Is there not a danger with the Government’s argument that, if they keep waiting for the latest development in technology before making a decision—given that technology is ever evolving—they will never actually make a decision?
I absolutely agree with that point. It is very much the content of my argument.
As to which of the amendments best deliver the goals, obviously I think that our amendment is better, but I will not be partisan about it. If we have the opportunity to divide on the Conservative new clause on smart meters, we will be happy to support it. On that basis, and assuming that we will have that opportunity, I will not seek to pursue new clause 20.
I am pleased to see that the Minister’s review considers switching between suppliers, which has to be a good thing.

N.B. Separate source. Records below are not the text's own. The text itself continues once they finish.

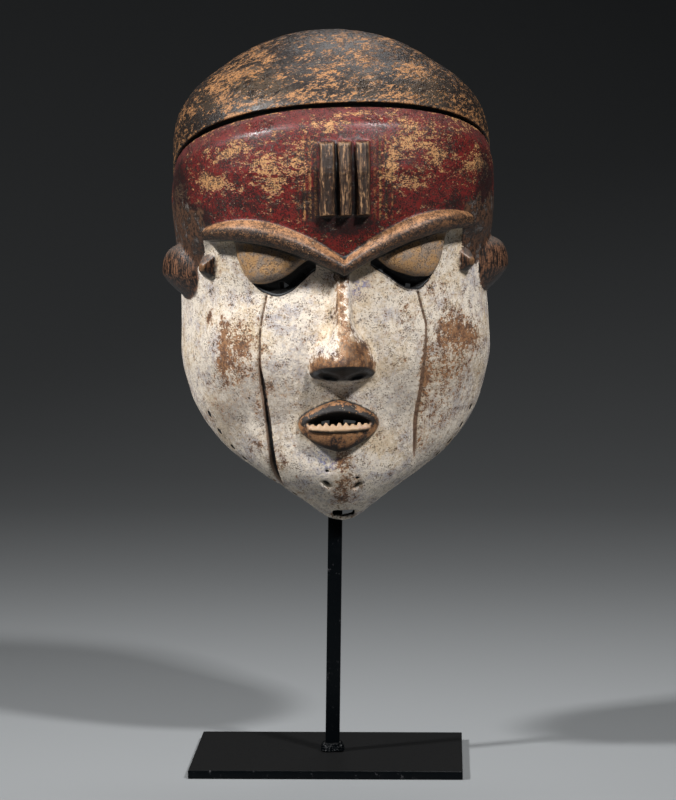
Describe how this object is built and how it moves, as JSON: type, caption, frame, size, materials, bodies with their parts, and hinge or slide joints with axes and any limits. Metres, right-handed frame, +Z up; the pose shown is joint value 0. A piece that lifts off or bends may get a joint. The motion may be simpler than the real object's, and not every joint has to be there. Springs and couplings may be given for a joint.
{
  "type": "pende mask",
  "caption": "Carved and painted wooden face mask with half-closed eyes, a V-shaped brow and a cap, hollow and open at the back, carried on a black steel bar and square plate.",
  "frame": {"origin": "centre of the stand plate's underside", "axes": "+Z up, the face looks along -Y, +X to the viewer's right"},
  "size_m": [0.1966, 0.1665, 0.4166],
  "materials": {
    "painted_wood": "carved wood, worn dark brown cap, dark red forehead and white kaolin face with brown stains, matt to satin",
    "black_steel": "satin black paint"
  },
  "bodies": {
    "root": {"mask": "painted_wood", "stand_post": "black_steel", "stand_base": "black_steel"}
  },
  "joints": []
}
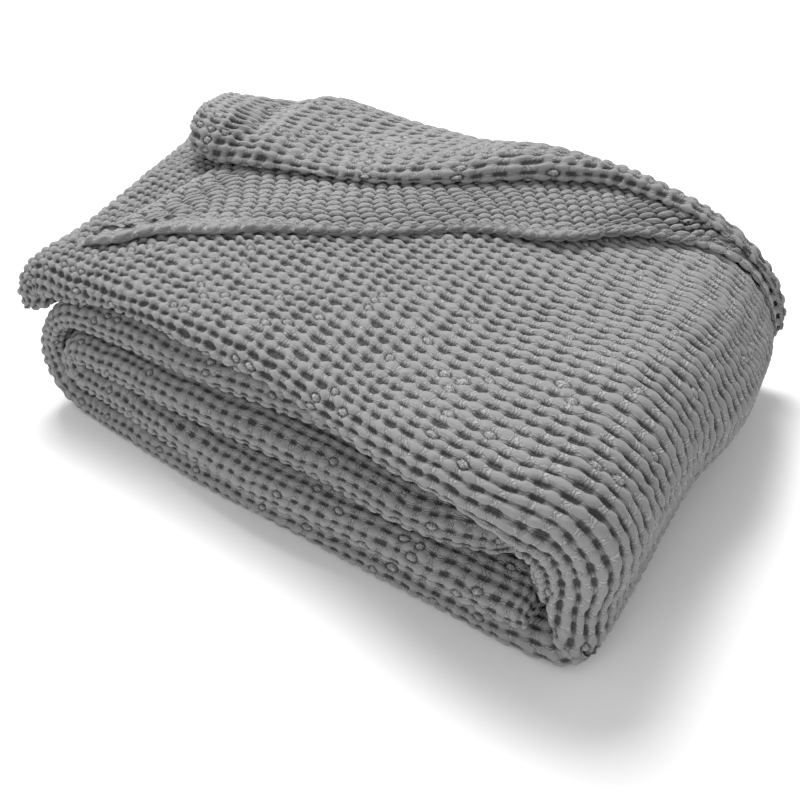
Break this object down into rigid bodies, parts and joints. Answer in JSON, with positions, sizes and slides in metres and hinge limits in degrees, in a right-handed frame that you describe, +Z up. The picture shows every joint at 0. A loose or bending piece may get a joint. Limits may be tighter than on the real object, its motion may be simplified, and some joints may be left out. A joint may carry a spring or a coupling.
{
  "type": "waffle weave cotton blanket",
  "caption": "Soft waffle weave cotton blanket, folded lengthwise and then over and over into a flat bundle, with one edge turned back on top.",
  "frame": {"origin": "middle of the bundle's footprint, on the surface it lies on", "axes": "+X along the bundle's long front towards the side with the closed wrap, +Y from the front with the showing folds to the back, +Z up"},
  "size_m": [0.4996, 0.3507, 0.147],
  "materials": {
    "cotton": "matt, soft, neutral grey waffle weave of brushed cotton yarn"
  },
  "bodies": {
    "root": {"blanket": "cotton"}
  },
  "joints": []
}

I will just sow a final seed with him on the potential for value added in this roll-out. If officials are to be authorised to go into the home of every person in the country to sort out their electricity meters, please can we consider whether that procedure can be used to piggyback fuel efficiency measures, such as loft insulation.
The Minister may want to roll his eyes and say that that will make the process more complicated, but there is a huge opportunity there. People will be considering their electricity supplies and their power consumption. Sending officials out to every household in the land, presents perhaps a once-in-a-lifetime opportunity to tackle some of those valuable considerations, and I hope that we will piggyback some of them on top.
I was listening intently to the hon. Gentleman, but I was not rolling my eyes, or only over whether I need to move the next clause formally. I was thinking ahead and that was why I was rolling my eyes.
Sorry, I mistook multi-tasking for the rolling of eyes.
I think that the Committee’s view is that it is time for decisions to be made. We want to give the Minister powers, and he seems to be fighting us off. We trust him, we want him to have the powers, and I hope that he will not resist us.